Further emission reduction will require replacement of the remaining coal-fired assets with much lower emissions technologies. While there is no shortage of alternatives, such as nuclear, renewables and gas, building any new generation at scale is fraught. With falling demand, and the market screaming “get rid of supply”, there will be little appetite for any significant new supply-side investment in the near-term.

One near-term option is to make more use of existing gas generation capacity. Historically, natural gas has been used to provide peaking capacity. So there is significant potential emissions benefit in making more use of the existing gas capacity at the expense of coal.

In effect, this scenario has been played out in the US in the last few years, resulting in quite a staggering nominal GHG-emission reduction (greater than 4% in 2012) on the back of a surge in unconventional gas production. Of course, an important caveat is that the new gas production is not leading to any significant increase in fugitive emissions. (In the US, the coal-to-gas transition has benefited by a decoupling of gas and oil prices. Worryingly, the most recent reports out of the EIA indicate that with US gas prices now rising again, there is already a switch back to coal, with 2013 electricity sector emissions already rising).

Beyond the decadal-timescale, driving emission reduction in the electricity sector will need an aggressive build out of zero-emission generation capacity using nuclear and/or renewables.

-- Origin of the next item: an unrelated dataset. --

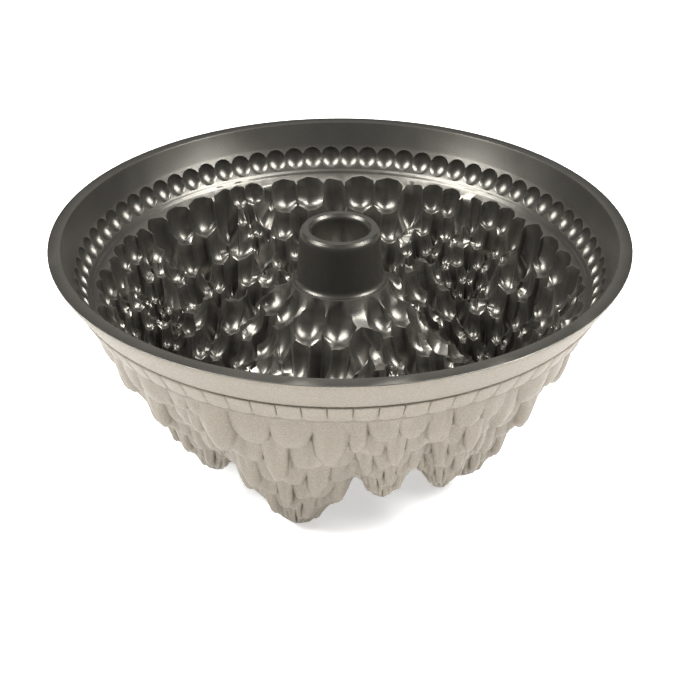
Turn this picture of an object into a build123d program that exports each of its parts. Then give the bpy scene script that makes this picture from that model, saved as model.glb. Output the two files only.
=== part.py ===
"""A cast ring-cake pan whose hollow is a ring of upside-down fir trees.

The frame is +Z up with the origin on the floor under the pan's centre, in mm.
The pan stands on the tips of its three tallest trees, with the rim on top.
The trees come in six sizes, and the set of six repeats three times round the ring.
"""
import os
from math import atan2, cos, degrees, pi, radians, sin

from build123d import *

# Overall size
rim_radius = 130.0
pan_height = 110.0
wall = 3.0
lining_thickness = 0.4

# Heights of the outer face, measured down from the rim
band_depth = 15.6
ledge_depth = 26.8
web_depth = 70.0

# Radii of the outer face
band_radius = 121.0
ledge_radius = 115.5
web_outer_radius = 84.0
web_inner_radius = 76.0

# Rim and centre tube
rim_width = 5.7
tube_hole_radius = 13.0
tube_land = 4.0
tube_top_radius = 18.8
tube_foot_radius = 20.5
tube_foot_depth = 25.0

# Trees: (azimuth from the front in degrees, axis radius, tip depth, outward reach,
# inward reach, sideways reach, tiers). A reach is taken at the ledge.
repeats = 3
trees = [
    (-14.5, 75.4, 110.0, 38.5, 56.0, 55.0, 6),
    (12.0, 86.5, 86.5, 28.4, 35.4, 33.6, 6),
    (30.5, 85.8, 89.7, 29.0, 35.4, 30.6, 6),
    (50.3, 74.1, 102.7, 40.0, 54.4, 46.4, 6),
    (72.3, 75.4, 96.9, 38.8, 45.2, 40.3, 6),
    (87.0, 88.4, 72.8, 26.5, 30.6, 25.1, 5),
]
outline_points = 12
tip_share = 0.1
tier_slope_share = 0.45
tier_shrink = 0.93
full_turn = 2 * pi
# Overlap of the solids where one is cut out of another, at the open top
cut_above = 1.0


def depth_to_z(depth):
    """Height above the floor of a point at this depth below the rim."""
    return pan_height - depth


def tier_depths(first, last, count):
    """Depths of the tier edges: each tier is a little shorter than the one above it."""
    steps = [tier_shrink**i for i in range(count)]
    scale = (last - first) / sum(steps)
    edges = [first]
    for step in steps:
        edges.append(edges[-1] + step * scale)
    return edges


def tree_stack(tree, inset):
    """One tree as a stack of tapered tiers, drawn in on every side by the inset."""
    azimuth, axis_radius, tip_depth, outward, inward, sideways, tiers = tree
    turn = radians(azimuth)
    out_direction = Vector(sin(turn), -cos(turn), 0)
    edges = tier_depths(ledge_depth, tip_depth, tiers)
    drop = tip_depth - ledge_depth
    shares = [1 - (1 - tip_share) * (edge - ledge_depth) / drop for edge in edges]
    with BuildPart() as stack:
        for i in range(tiers):
            top = edges[i] - inset
            height = edges[i + 1] - edges[i]
            draw_in = (shares[i] - shares[i + 1]) * sideways * tier_slope_share
            plane = Plane(
                origin=out_direction * axis_radius + Vector(0, 0, depth_to_z(top)),
                x_dir=out_direction,
                z_dir=(0, 0, -1),
            )
            corners = []
            for j in range(outline_points):
                angle = full_turn * (j + 0.5 * (i % 2)) / outline_points
                reach = outward if cos(angle) > 0 else inward
                corners.append(
                    (
                        (reach * shares[i] - inset) * cos(angle),
                        (sideways * shares[i] - inset) * sin(angle),
                    )
                )
            with BuildSketch(plane) as outline:
                with BuildLine():
                    Polyline(*corners, close=True)
                make_face()
            extrude(outline.sketch, amount=height, taper=degrees(atan2(draw_in, height)))
    return stack.part


def ring_of_trees(inset):
    """All the trees, as one solid."""
    stacks = [tree_stack(tree, inset) for tree in trees]
    with BuildPart() as ring:
        for k in range(repeats):
            for stack in stacks:
                add(stack, rotation=(0, 0, 360 * k / repeats))
    return ring.part


def revolved(points):
    """A closed outline of (radius, depth) points turned round the pan's axis."""
    with BuildPart() as turned:
        with BuildSketch(Plane.XZ):
            with BuildLine():
                Polyline(*[(radius, depth_to_z(depth)) for radius, depth in points], close=True)
            make_face()
        revolve(axis=Axis.Z)
    return turned.part


def outer_form(top):
    """The pan's outside, filled: rim, band, ledge, web under the trees and tube bore."""
    return revolved(
        [
            (tube_hole_radius, top),
            (rim_radius, top),
            (band_radius, band_depth),
            (ledge_radius, ledge_depth),
            (web_outer_radius, web_depth),
            (web_inner_radius, web_depth),
            (tube_foot_radius - wall, tube_foot_depth + wall),
            (tube_hole_radius, tube_land),
        ]
    )


def hollow_form(inset):
    """The space inside: the outside drawn in by the inset, with the tube left standing."""
    extra = inset - wall
    return revolved(
        [
            (tube_top_radius + extra, -cut_above),
            (rim_radius - rim_width - extra, -cut_above),
            (rim_radius - rim_width - extra, 0.0),
            (band_radius - inset, band_depth),
            (ledge_radius - inset, ledge_depth - inset),
            (web_outer_radius - extra, web_depth - inset),
            (web_inner_radius + extra, web_depth - inset),
            (tube_foot_radius + extra, tube_foot_depth - extra),
            (tube_top_radius + extra, 0.0),
        ]
    )


outer_body = outer_form(lining_thickness)
outer_trees = ring_of_trees(0.0)
hollow_body = hollow_form(wall)
hollow_trees = ring_of_trees(wall)
lined_body = hollow_form(wall + lining_thickness)
lined_trees = ring_of_trees(wall + lining_thickness)

# The casting: one aluminium wall of even thickness
with BuildPart() as pan_casting:
    add(outer_body)
    add(outer_trees)
    add(hollow_body, mode=Mode.SUBTRACT)
    add(hollow_trees, mode=Mode.SUBTRACT)
pan_casting.part.label = "pan_casting"

# The lining: a thin skin over the whole hollow, the rim's top and the tube's top
with BuildPart() as nonstick_lining:
    with BuildSketch(Plane.XY.offset(pan_height - lining_thickness)):
        Circle(rim_radius)
        Circle(tube_hole_radius, mode=Mode.SUBTRACT)
    extrude(amount=lining_thickness)
    add(hollow_body)
    add(hollow_trees)
    with BuildSketch(Plane.XY.offset(pan_height)):
        Circle(rim_radius)
    extrude(amount=2 * cut_above, mode=Mode.SUBTRACT)
    add(lined_body, mode=Mode.SUBTRACT)
    add(lined_trees, mode=Mode.SUBTRACT)
nonstick_lining.part.label = "nonstick_lining"

os.makedirs("parts", exist_ok=True)
for piece in (pan_casting, nonstick_lining):
    export_step(piece.part, f"parts/{piece.part.label}.step")
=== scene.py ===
"""Cast ring-cake pan shaped as a grove of fir trees: a pale casting with a dark non-stick lining.

The trees hang point down. Each is a stack of tiers, and each tier is a ring of branches:
two wide ones, then a long narrow one that hangs lower. The casting's outside and the lining's
hollow repeat the same trees, one wall apart.
"""
from math import atan2, cos, pi, radians, sin, sqrt

import bmesh
import bpy
from bpy.props import FloatProperty, FloatVectorProperty, IntProperty, PointerProperty
from bpy.types import Operator, Panel, PropertyGroup
from mathutils import Matrix, Vector


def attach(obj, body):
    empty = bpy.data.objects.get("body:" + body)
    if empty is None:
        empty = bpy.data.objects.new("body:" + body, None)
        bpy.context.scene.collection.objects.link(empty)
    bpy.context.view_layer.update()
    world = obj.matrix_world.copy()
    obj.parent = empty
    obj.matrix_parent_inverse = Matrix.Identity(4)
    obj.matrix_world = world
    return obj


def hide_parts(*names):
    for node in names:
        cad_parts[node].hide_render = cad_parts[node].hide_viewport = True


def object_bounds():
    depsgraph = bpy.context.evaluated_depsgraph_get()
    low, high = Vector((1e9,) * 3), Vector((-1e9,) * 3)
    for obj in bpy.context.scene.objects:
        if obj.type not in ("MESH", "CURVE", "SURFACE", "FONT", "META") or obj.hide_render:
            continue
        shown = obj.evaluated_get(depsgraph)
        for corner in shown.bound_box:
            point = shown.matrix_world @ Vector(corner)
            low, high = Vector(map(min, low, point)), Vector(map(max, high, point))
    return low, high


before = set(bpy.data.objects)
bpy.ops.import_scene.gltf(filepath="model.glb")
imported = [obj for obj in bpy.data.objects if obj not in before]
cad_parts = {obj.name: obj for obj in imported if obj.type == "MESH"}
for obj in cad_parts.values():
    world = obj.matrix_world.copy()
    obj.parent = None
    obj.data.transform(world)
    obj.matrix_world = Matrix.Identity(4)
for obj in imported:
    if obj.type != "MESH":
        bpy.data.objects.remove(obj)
CAD_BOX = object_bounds()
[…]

Creating new demand through electrification of transport and a move away from domestic gas use should help provide renewed incentive for new build (as well as help drive emission reduction in the transport sector).

While it has been just five years, in just one sector, in just one country, the changes in the Australian electricity sector emissions since 2008 are quite phenomenal. They show how collective direct action can lead to the emissions freefall warranted by the best wisdom of science.